### Dataset section
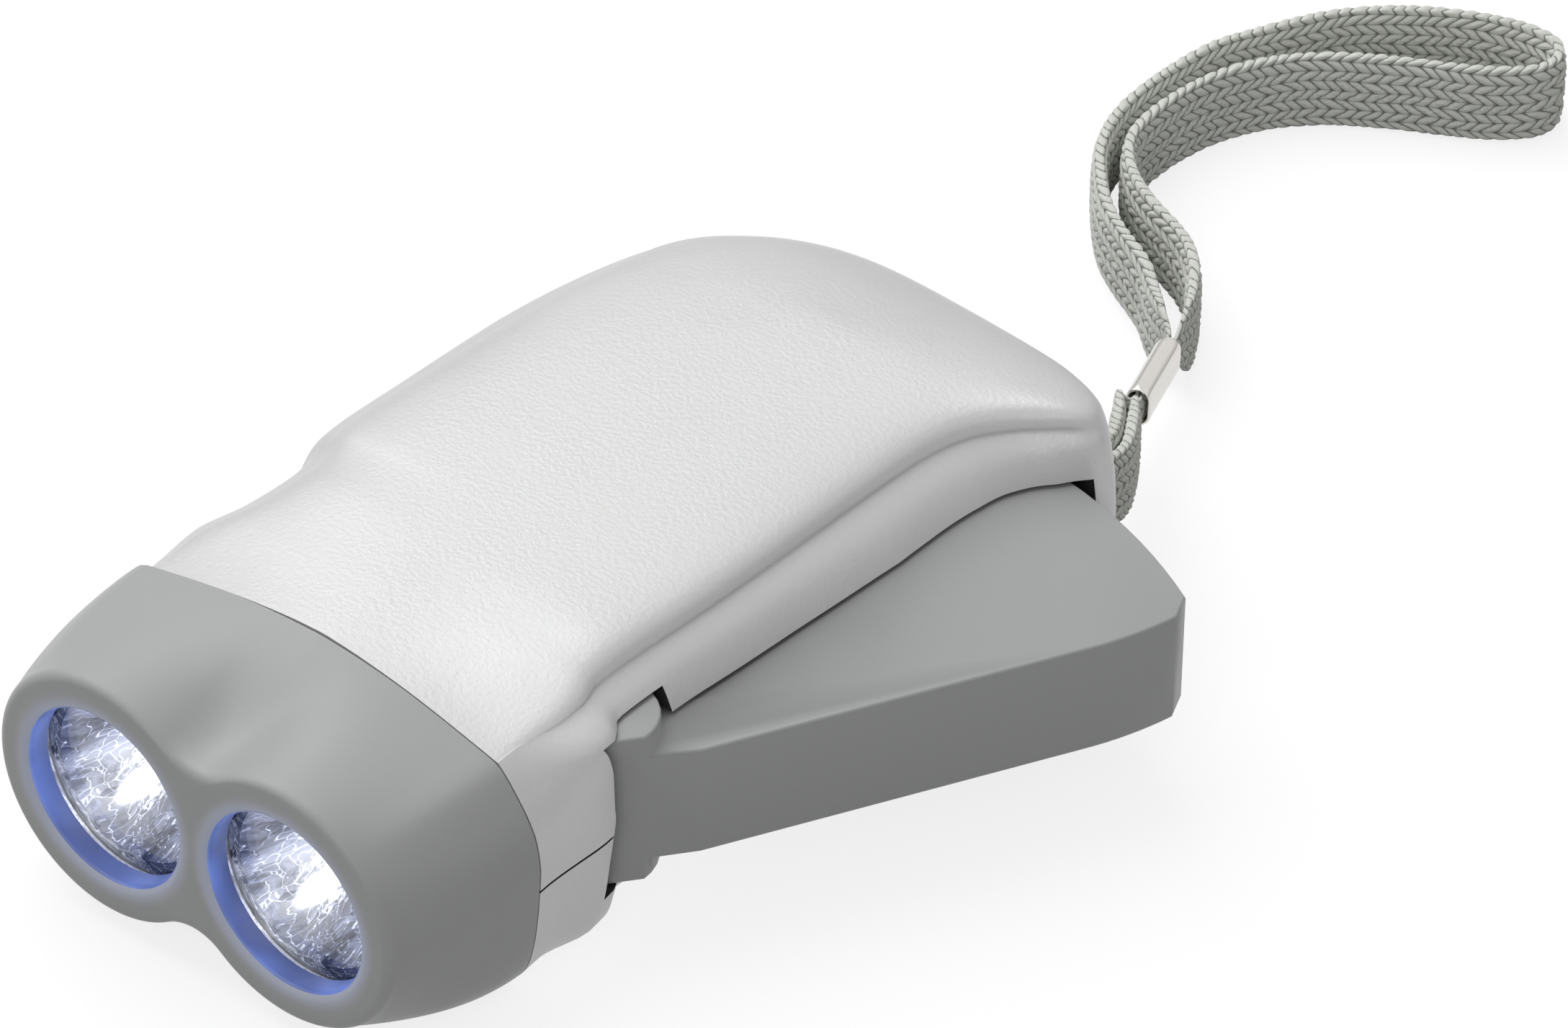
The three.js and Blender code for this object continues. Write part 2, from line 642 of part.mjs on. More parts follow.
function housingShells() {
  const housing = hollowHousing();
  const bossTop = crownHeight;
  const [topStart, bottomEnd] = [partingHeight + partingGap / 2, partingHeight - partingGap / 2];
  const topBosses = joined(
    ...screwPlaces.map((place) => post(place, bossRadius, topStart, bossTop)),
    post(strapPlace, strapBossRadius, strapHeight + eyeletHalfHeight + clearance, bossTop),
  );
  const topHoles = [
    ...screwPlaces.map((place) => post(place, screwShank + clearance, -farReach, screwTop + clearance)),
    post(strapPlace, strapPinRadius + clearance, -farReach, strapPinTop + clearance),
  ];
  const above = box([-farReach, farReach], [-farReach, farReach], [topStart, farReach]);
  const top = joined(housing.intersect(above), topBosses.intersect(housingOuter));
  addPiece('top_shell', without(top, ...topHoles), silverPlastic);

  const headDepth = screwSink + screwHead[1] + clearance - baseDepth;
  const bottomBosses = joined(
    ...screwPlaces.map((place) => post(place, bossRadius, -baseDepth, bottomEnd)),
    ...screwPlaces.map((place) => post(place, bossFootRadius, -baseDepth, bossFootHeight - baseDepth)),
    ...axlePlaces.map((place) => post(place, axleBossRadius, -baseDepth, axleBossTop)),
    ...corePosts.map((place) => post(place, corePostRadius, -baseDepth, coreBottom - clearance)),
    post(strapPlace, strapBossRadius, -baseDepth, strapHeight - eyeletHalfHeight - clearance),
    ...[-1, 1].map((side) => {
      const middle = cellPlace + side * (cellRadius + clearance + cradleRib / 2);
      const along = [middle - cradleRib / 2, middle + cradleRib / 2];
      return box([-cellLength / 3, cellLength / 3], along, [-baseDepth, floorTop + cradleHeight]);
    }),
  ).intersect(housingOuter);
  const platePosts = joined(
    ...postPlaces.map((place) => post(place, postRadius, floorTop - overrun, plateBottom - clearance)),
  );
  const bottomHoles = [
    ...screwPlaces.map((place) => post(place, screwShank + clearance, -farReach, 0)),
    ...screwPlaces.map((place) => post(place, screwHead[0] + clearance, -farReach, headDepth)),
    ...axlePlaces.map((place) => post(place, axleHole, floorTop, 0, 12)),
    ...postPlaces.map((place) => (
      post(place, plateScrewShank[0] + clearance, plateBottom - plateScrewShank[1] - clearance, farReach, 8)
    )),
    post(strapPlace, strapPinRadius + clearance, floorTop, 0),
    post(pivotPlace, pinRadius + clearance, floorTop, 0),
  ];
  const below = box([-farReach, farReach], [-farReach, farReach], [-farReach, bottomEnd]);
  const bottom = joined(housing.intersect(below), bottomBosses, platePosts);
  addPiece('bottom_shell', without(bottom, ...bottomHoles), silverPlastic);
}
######
Return the lines above precisely as they appear, beginning at the first line and ending at the line with "addPiece('top_shell', without(top, ...topHoles), silverPlastic);", and nothing after it.

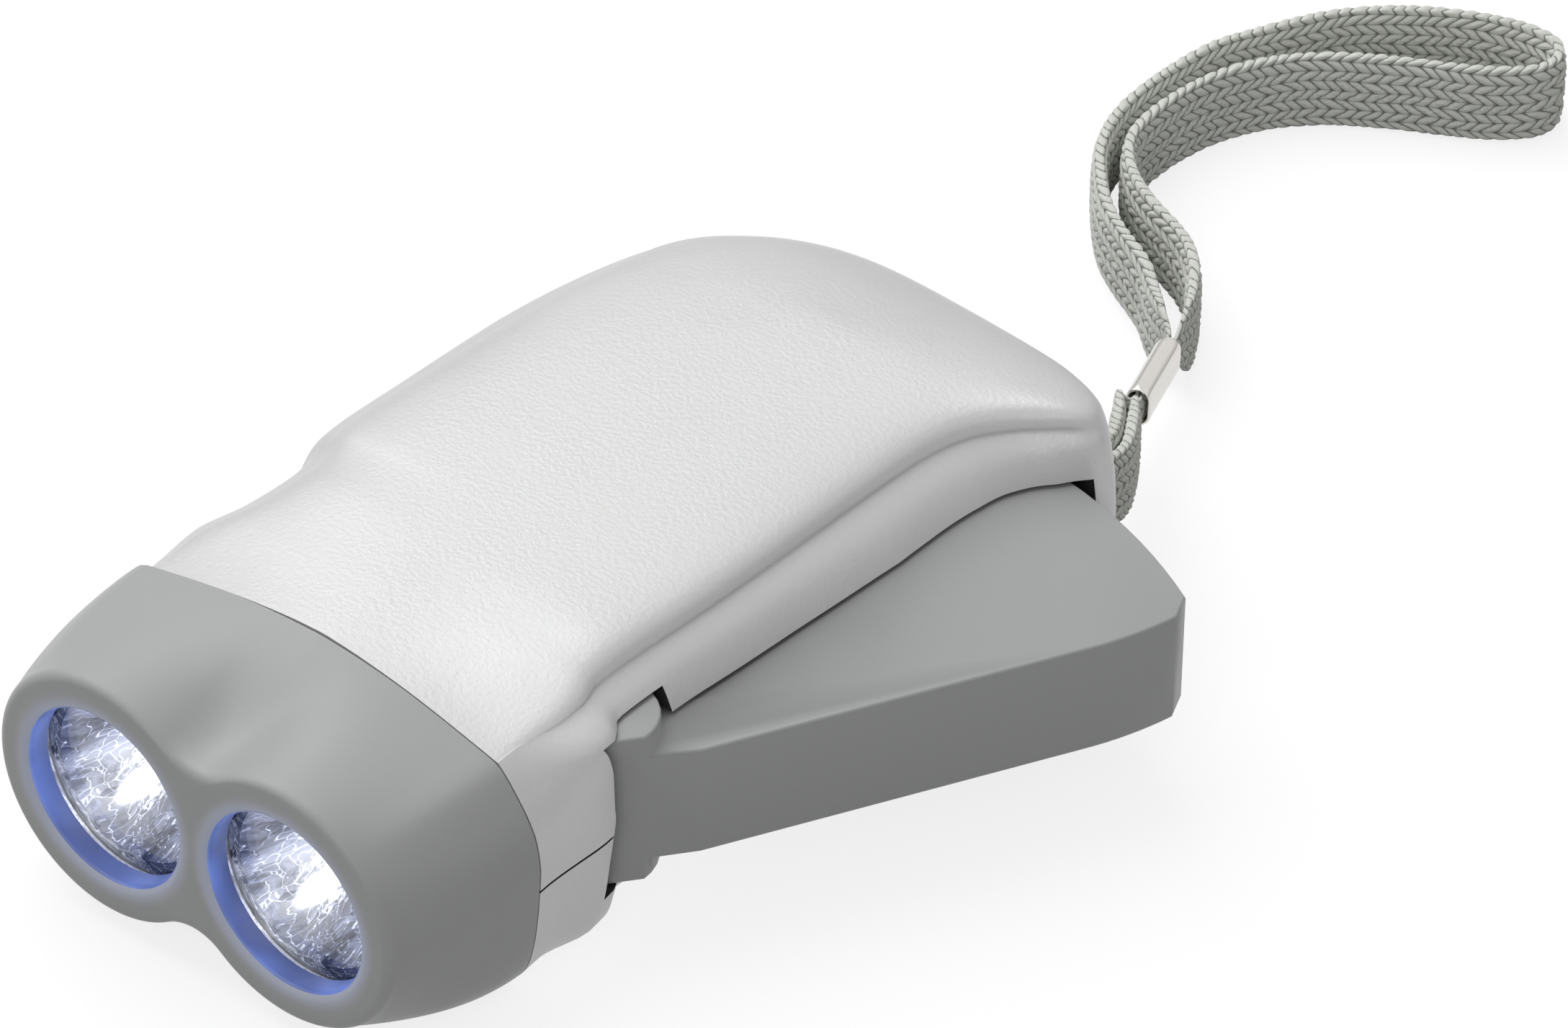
The three.js and Blender code for this object continues. Write part 2, from line 642 of part.mjs on. More parts follow.
function housingShells() {
  const housing = hollowHousing();
  const bossTop = crownHeight;
  const [topStart, bottomEnd] = [partingHeight + partingGap / 2, partingHeight - partingGap / 2];
  const topBosses = joined(
    ...screwPlaces.map((place) => post(place, bossRadius, topStart, bossTop)),
    post(strapPlace, strapBossRadius, strapHeight + eyeletHalfHeight + clearance, bossTop),
  );
  const topHoles = [
    ...screwPlaces.map((place) => post(place, screwShank + clearance, -farReach, screwTop + clearance)),
    post(strapPlace, strapPinRadius + clearance, -farReach, strapPinTop + clearance),
  ];
  const above = box([-farReach, farReach], [-farReach, farReach], [topStart, farReach]);
  const top = joined(housing.intersect(above), topBosses.intersect(housingOuter));
  addPiece('top_shell', without(top, ...topHoles), silverPlastic);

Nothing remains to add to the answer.